Today’s smartphones often use artificial intelligence (AI) to help make the photos we take crisper and clearer. But what if these AI tools could be used to create entire scenes from scratch. A team from MIT and IBM has now done exactly that with “GAN Paint Studio,” a system that can automatically generate realistic photographic images and edit objects inside them.
David Bau, a PhD student at MIT’s Computer Science and Artificial Intelligence Lab (CSAIL), describes the project as one of the first times computer scientists have been able to actually “paint with the neurons” of a neural network – and specifically, a popular type of network called a generative adversarial network (GAN). Available online as an interactive demo, GAN Paint Studio allows a user to upload an image of their choosing and modify multiple aspects of its appearance, from changing the size of objects to adding completely new items like trees and buildings.
Spearheaded by MIT professor Antonio Torralba as part of the MIT-IBM Watson AI Lab he directs, the project has vast potential applications. Designers and artists could use it to make quicker tweaks to their visuals. Adapting the system to video clips would enable computer-graphics editors to quickly compose specific arrangements of objects needed for a particular shot. (Imagine, for example, if a director filmed a full scene with actors but forgot to include an object in the background that’s important to the plot.)
GAN Paint Studio could also be used to improve and debug other GANs that are being developed, by analyzing them for “artifact” units that need to be removed. In a world where opaque AI tools have made image manipulation easier than ever, it could help researchers better understand neural networks and their underlying structures.
“Right now machine learning systems are these black boxes that we don’t always know how to improve, kind of like those old TV sets that you have to fix by hitting them on the side,” says Bau, lead author on a related paper about the system with a team overseen by Torralba. “This research suggests that, while it might be scary to open up the TV and take a look at all the wires, there’s going to be a lot of meaningful information in there.”

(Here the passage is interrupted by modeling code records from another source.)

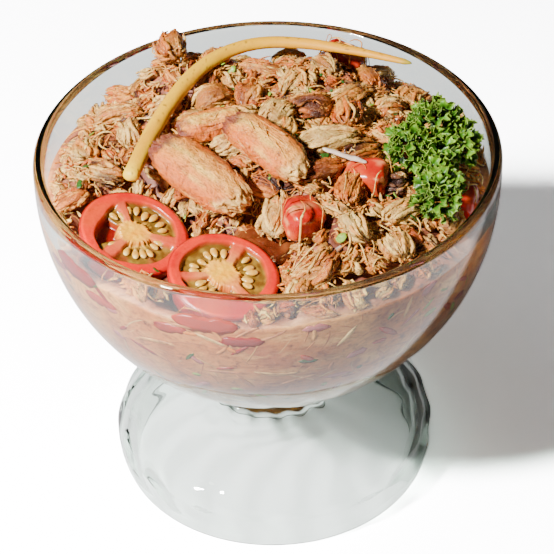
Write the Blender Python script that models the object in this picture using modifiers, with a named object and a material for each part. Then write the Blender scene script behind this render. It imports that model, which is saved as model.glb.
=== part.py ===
"""Crab ceviche heaped in a clear footed glass bowl, with tomato halves, tomato dice,
a strip of yellow pepper and a sprig of curly parsley on top.

Metres, +Z up. The origin is the middle of the foot's resting ring.
"""
import math

import bmesh
import bpy
from mathutils import Matrix, Vector, noise
from mathutils.geometry import interpolate_bezier

MM = 0.001
GAP = 0.3 * MM                  # clearance between pieces that touch
MERGE = 0.01 * MM

# The glass: a half-ellipsoid bowl on a bell foot
GLASS_HEIGHT = 93.0 * MM
RIM_RADIUS = 55.0 * MM
WALL = 2.7 * MM
BAND_HEIGHT = 5.2 * MM          # upright band below the rim
BOWL_DEPTH_OUT = 58.5 * MM      # outer ellipsoid, below the band
BOWL_DEPTH_IN = 55.5 * MM       # inner ellipsoid, below the band
WAIST_RADIUS = 15.5 * MM        # narrowest place, between bowl and foot
WAIST_Z = 27.0 * MM
WAIST_EASE = 4.0 * MM           # how softly the waist joins the bowl and the bell
BELL_RADIUS = 40.0 * MM         # widest place of the foot
BELL_WIDEST_Z = 9.0 * MM
BELL_RISE = 14.0 * MM
FOOT_RADIUS = 37.8 * MM         # outer edge of the resting ring
FOOT_INNER_RADIUS = 35.6 * MM
HOLLOW_RADIUS = 36.6 * MM
HOLLOW_RISE = 13.0 * MM
HOLLOW_WIDEST_Z = 8.0 * MM
SEGMENTS = 48

BAND_Z = GLASS_HEIGHT - BAND_HEIGHT
INNER_RADIUS = RIM_RADIUS - WALL

# The ceviche: its level along the wall, and the mounds and bays of its top
LEVEL = 84.7 * MM
BACK_DROP = 3.0 * MM            # how much lower it lies at the back
BACK_GAP = 9.5 * MM             # free space left between the heap and the back wall
WALL_SLOPE = 1.7                # steepest rise away from the wall
DOME_RISE = 10.5 * MM
DOME_POWER = 2.3
LUMP_SIZE = 8.0 * MM
LUMP_HEIGHT = 1.1 * MM
MOUNDS = {                      # x, y, spread and height, in mm
    "crown": (-1.0, 2.0, 13.0, 2.8),
    "back_ridge_left": (-11.0, 27.0, 10.0, 5.6),
    "back_ridge_right": (12.0, 26.5, 12.0, 6.4),
    "back_left_peak": (-23.5, 31.0, 7.5, 11.0),
    "front_right": (15.0, -31.0, 8.0, 2.2),
}
BAYS = {                        # x, y, height, radius in mm, and slope of the bank around it
    "tomato_left": (-31.0, -21.5, 83.2, 14.2, 1.1),
    "tomato_right": (-11.0, -36.5, 82.0, 14.2, 1.1),
    "broth_pool": (-6.5, -24.5, 85.2, 5.5, 1.3),
    "parsley_seat": (38.0, -6.0, 90.0, 11.0, 0.7),
}

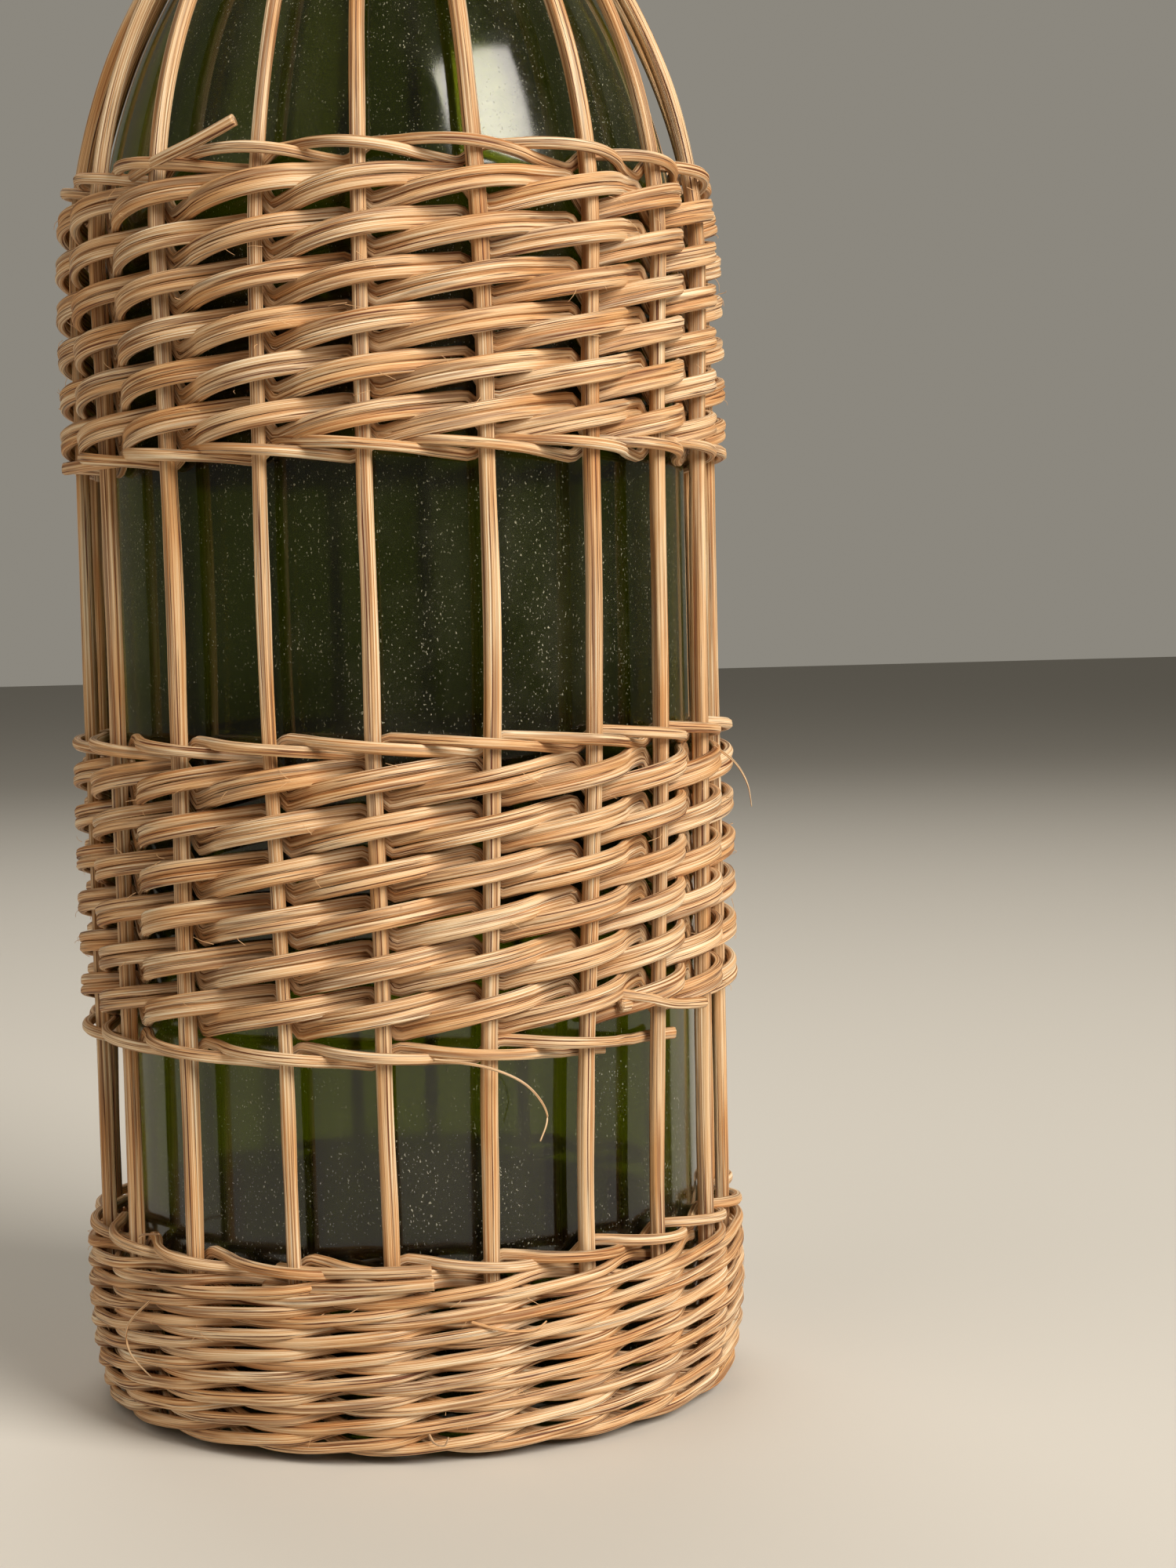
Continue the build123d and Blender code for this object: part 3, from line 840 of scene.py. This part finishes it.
world = bpy.context.scene.world or bpy.data.worlds.new("studio_sky")
bpy.context.scene.world = world
world.use_nodes = True
tree = world.node_tree
rays = node(tree, "ShaderNodeLightPath").outputs
seen = node(tree, "ShaderNodeMath", {
    "operation": "MAXIMUM", 0: rays["Is Camera Ray"], 1: rays["Is Transmission Ray"],
})
strength = node(tree, "ShaderNodeMapRange", {
    "Value": seen, "To Min": sky_light, "To Max": sky_seen,
})
wire(tree, tree.nodes["Background"], {"Color": linear("CFC9BC"), "Strength": strength})


def soft_lamp(name, spot, size, power, colour, spread):
    """A square area lamp that faces the middle of the flask."""
    middle = Vector((0, 0, 0.13))
    data = bpy.data.lights.new(name, "AREA")
    data.size = size
    data.energy = power
    data.spread = math.radians(spread)
    data.color = linear(colour)[:3]
    lamp = add_object(name, data)
    lamp.location = spot
    lamp.rotation_euler = (middle - Vector(spot)).to_track_quat("-Z", "Y").to_euler()
    return lamp


soft_lamp("window_side_lamp", (1.15, -1.15, 1.16), 1.10, 13.8, "FFF8EE", 90)
fill_lamp = soft_lamp("fill_lamp", (-1.10, -0.80, 1.30), 1.60, 8.0, "FFF4E6", 180)
fill_lamp.visible_glossy = False
soft_lamp("rear_lamp", (-0.10, 1.40, 1.80), 1.30, 3.8, "FFFBF4", 90)

# Camera. It stands half a metre off, a little higher than the waist band, and is turned a
# few degrees down and to its right.
camera_distance, camera_height = 0.473, 0.131
pitch_down, yaw_right, roll = 3.5, 3.8, 1.4
camera_data = bpy.data.cameras.new("still_camera")
camera_data.sensor_fit = "VERTICAL"
camera_data.sensor_height = 36.0
camera_data.lens = 62.95
camera = add_object("still_camera", camera_data)
aim = (
    Matrix.Rotation(math.radians(-yaw_right), 4, "Z")
    @ Matrix.Rotation(math.radians(90 - pitch_down), 4, "X")
    @ Matrix.Rotation(math.radians(-roll), 4, "Z")
)
camera.matrix_world = Matrix.Translation((0.0, -camera_distance, camera_height)) @ aim
bpy.context.scene.camera = camera
bpy.context.scene.view_settings.view_transform = "Standard"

One unexpected discovery is that the system actually seems to have learned some simple rules about the relationships between objects. It somehow knows not to put something somewhere it doesn’t belong, like a window in the sky, and it also creates different visuals in different contexts. For example, if you ask the system to add doors to two different buildings, it doesn’t simply add identical doors – they may ultimately look quite different from each other.
“All drawing apps will follow user instructions, but ours might decide not to draw anything if the user commands to put an object in an impossible location,” says Torralba. “It’s a drawing tool with a strong personality, and it opens a window that allows us to understand how GANs learn to represent the visual world.”
GANs are sets of neural networks developed to compete against each other. In this case, one network is a generator focused on creating realistic images, and the second is a discriminator whose goal is to not be fooled by the generator. Every time the discriminator ‘catches’ the generator, it has to expose the internal reasoning for the decision, which allows the generator to continuously get better.
“It’s truly mind-blowing to see how this work enables us to directly see that GANs actually learn something that’s beginning to look a bit like common sense,” says Jaakko Lehtinen, an associate professor at Finland’s Aalto University who was not involved in the project. “I see this ability as a crucial stepping stone to having autonomous systems that can actually function in the human world, which is infinite, complex and ever-changing.”
The team’s goal has been to give people more control over GAN networks. But they recognize that with increased power comes the potential for abuse, like using such technologies to doctor photos. Co-author Jun-Yan Zhu says that he believes that better understanding GANs – and the kinds of mistakes they make – will help researchers be able to better stamp out fakery.
“You need to know your opponent before you can defend against it,” says Zhu, a postdoc at CSAIL. “This understanding may potentially help us detect fake images more easily. “
To develop the system, the team first identified units inside the GAN that correlate with particular types of objects, like trees. It then tested these units individually to see if getting rid of them would cause certain objects to disappear or appear. Importantly, they also identified the units that cause visual errors (artifacts) and worked to remove them to increase the overall quality of the image.
“Whenever GANs generate terribly unrealistic images, the cause of these mistakes has previously been a mystery,” says co-author Hendrik Strobelt, a research scientist at IBM. “We found that these mistakes are triggered by specific sets of neurons that we can silence to improve the quality of the image.”
Bau, Strobelt, Torralba and Zhu co-wrote the paper with former CSAIL Ph.D. student Bolei Zhou, postdoctoral associate Jonas Wulff and undergraduate student William Peebles. They will present it next month at the SIGGRAPH conference in Los Angeles.
“This system opens a door into a better understanding of GAN models, and that’s going to help us do whatever kind of research we need to do with GANs,” says Lehtinen.